Anheuser-Busch, Inc. and Adidas Ltd., set the tone for computer and video game advertisements in Bally Midway’s Tapper and Moby Game’s FIFA’s International Soccer in the 1980s and 1990s. Today, a number of industries and companies are building on this foundation. Film production companies may use original games to promote their films, such as Sony Pictures’ release of a nine-week episodic online game to stir audience interest in “Salt” before it hit theaters in July 2010. Ford Motor Company launched a “Start More Than a Car. Get More Than a Test Drive.” program in 2011 that incorporates interactive game-like elements into a test drive of the 2012 Ford Focus. Potential customers navigate a test track outfitted with electronic markers, and receive scores based on the accuracy of their driving. Drivers also hear the sounds of a crowd cheering when they precisely hit a target.

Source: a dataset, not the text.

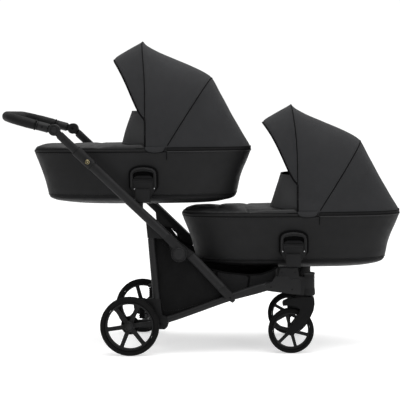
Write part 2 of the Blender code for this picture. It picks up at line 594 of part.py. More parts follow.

In addition, Home Shopping Network, Inc. (HSN) added an online HSN Arcade to its main website in hopes of attracting customers. Site visitors may choose to play one of 25 different games while viewing live streaming video of HSN’s main television channel. One game, Today’s Special Puzzle, is a jigsaw puzzle that pictures an item HSN features repeatedly within a 24-hour period. Those who complete the puzzle fastest are eligible to receive a variety of prizes. Hairstyling products company Redken sponsored a video game for Nintendo’s Wii and DS platforms that teaches players hairstyling techniques while exposing them to Redken’s products.
Go Figure
- 1 billion - Expected global market, in dollars, for in-game advertising by 2014, according to Massive, Inc.
- 75 - The percentage of companies whose managers said their employees like video game-based training more or the same as traditional training, according to a 2008 Entertainment Software Association survey.
- 1983 - The year Anheuser-Busch, Inc. first included advertising in Bally Midway’s game Tapper.
- 14 - The percent higher skill-based knowledge level exhibited by employees who used video games as part of their training program, according to Dr. Traci Sitzmann.